▶ **EXERCISE AIM**
Pull out of the data below the stretch of lines bounded by the one containing "The three.js and Blender code for this object" and the one containing "STATION_COUNT = 360", both bounds included, unchanged.

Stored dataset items
------------------------------------
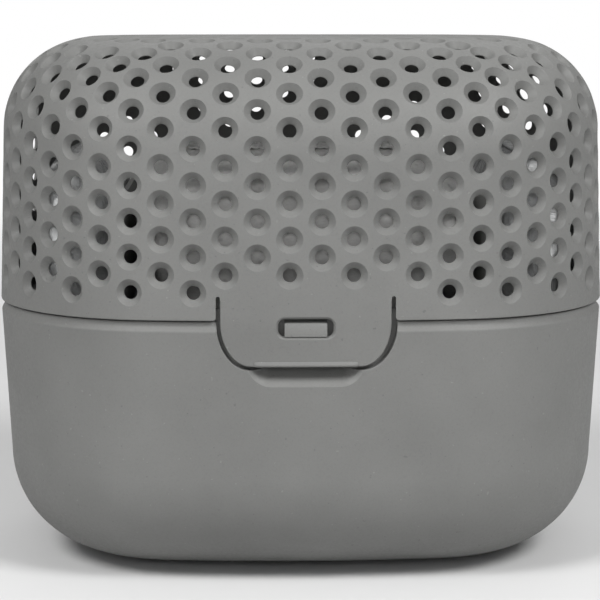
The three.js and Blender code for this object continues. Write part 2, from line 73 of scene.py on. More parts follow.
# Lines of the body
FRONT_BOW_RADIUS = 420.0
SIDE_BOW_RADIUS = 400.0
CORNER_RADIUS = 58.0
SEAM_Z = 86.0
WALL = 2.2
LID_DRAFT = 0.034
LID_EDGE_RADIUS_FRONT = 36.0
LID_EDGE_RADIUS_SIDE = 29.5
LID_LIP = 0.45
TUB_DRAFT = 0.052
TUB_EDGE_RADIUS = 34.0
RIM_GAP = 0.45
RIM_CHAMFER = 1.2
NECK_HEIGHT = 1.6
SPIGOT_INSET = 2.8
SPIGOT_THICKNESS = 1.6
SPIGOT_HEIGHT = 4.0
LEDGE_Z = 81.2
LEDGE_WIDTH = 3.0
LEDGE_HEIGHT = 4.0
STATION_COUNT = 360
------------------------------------
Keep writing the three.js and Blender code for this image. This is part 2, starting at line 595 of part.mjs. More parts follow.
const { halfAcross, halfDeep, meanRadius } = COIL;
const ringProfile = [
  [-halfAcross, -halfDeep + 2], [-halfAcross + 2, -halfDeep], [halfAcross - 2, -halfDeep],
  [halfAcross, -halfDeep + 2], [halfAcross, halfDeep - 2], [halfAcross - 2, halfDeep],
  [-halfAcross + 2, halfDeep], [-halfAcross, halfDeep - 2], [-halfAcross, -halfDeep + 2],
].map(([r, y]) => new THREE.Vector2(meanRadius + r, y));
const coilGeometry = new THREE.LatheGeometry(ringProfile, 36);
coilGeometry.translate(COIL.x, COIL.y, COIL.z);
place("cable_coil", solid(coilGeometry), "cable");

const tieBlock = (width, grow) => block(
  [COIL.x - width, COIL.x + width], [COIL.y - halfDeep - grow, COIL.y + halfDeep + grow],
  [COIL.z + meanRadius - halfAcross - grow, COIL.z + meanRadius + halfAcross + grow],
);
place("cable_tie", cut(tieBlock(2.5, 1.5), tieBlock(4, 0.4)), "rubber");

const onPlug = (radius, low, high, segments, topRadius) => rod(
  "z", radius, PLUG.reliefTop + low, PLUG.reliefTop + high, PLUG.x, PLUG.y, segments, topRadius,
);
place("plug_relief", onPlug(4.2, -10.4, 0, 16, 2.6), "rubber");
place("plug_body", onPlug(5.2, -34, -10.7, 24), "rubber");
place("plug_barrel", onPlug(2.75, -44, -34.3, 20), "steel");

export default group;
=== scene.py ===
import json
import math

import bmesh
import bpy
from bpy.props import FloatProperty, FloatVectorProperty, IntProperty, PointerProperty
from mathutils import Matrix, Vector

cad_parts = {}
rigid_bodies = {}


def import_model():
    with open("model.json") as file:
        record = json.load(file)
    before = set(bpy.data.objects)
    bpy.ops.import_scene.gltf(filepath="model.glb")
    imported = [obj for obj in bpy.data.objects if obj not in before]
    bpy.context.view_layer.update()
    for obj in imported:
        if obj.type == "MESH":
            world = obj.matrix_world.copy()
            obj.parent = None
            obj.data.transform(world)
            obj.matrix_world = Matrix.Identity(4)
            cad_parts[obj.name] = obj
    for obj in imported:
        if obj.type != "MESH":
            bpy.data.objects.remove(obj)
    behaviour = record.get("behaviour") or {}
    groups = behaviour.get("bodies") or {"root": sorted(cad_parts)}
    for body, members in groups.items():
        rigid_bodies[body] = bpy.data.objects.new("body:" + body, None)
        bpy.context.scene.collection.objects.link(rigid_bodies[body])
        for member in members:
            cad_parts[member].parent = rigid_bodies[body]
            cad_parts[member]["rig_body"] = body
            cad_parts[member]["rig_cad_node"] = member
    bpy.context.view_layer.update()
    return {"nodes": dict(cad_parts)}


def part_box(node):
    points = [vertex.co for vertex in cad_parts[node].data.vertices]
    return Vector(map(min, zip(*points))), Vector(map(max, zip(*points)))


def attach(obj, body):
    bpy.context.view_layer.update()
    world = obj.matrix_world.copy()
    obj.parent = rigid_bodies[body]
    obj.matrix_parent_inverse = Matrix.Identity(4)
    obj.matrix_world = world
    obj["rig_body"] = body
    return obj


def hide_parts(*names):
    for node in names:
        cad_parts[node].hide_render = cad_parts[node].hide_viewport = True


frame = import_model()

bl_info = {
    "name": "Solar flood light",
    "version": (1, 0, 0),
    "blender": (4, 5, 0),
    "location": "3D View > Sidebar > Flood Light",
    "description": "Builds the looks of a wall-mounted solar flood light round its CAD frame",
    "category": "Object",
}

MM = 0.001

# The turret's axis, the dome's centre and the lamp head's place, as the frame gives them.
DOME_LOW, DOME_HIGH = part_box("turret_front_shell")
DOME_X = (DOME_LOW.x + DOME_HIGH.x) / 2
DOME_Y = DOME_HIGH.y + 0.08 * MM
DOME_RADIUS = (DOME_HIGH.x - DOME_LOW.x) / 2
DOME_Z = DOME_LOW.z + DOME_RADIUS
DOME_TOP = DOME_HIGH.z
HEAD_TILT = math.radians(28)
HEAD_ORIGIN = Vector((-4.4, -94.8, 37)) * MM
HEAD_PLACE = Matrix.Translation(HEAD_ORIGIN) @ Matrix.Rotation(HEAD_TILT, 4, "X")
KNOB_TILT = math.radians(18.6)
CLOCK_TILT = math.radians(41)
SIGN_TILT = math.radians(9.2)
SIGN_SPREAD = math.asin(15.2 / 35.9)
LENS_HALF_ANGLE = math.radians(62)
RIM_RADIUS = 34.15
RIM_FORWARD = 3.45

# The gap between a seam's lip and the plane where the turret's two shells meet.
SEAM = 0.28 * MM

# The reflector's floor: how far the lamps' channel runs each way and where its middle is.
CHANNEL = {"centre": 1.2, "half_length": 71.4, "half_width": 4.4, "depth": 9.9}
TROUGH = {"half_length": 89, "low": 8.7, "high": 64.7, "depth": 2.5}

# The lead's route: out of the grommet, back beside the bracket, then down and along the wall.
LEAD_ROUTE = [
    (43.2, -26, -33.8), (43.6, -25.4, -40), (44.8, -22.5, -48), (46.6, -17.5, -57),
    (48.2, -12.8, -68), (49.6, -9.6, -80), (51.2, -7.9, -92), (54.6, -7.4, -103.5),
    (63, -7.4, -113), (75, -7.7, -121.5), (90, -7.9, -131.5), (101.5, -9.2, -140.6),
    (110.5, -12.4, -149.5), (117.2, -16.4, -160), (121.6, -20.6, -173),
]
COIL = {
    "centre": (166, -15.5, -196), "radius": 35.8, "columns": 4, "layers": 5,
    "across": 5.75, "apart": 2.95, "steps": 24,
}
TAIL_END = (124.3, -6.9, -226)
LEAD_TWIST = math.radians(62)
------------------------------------
▶ **EXERCISE RESULT**
The three.js and Blender code for this object continues. Write part 2, from line 73 of scene.py on. More parts follow.
# Lines of the body
FRONT_BOW_RADIUS = 420.0
SIDE_BOW_RADIUS = 400.0
CORNER_RADIUS = 58.0
SEAM_Z = 86.0
WALL = 2.2
LID_DRAFT = 0.034
LID_EDGE_RADIUS_FRONT = 36.0
LID_EDGE_RADIUS_SIDE = 29.5
LID_LIP = 0.45
TUB_DRAFT = 0.052
TUB_EDGE_RADIUS = 34.0
RIM_GAP = 0.45
RIM_CHAMFER = 1.2
NECK_HEIGHT = 1.6
SPIGOT_INSET = 2.8
SPIGOT_THICKNESS = 1.6
SPIGOT_HEIGHT = 4.0
LEDGE_Z = 81.2
LEDGE_WIDTH = 3.0
LEDGE_HEIGHT = 4.0
STATION_COUNT = 360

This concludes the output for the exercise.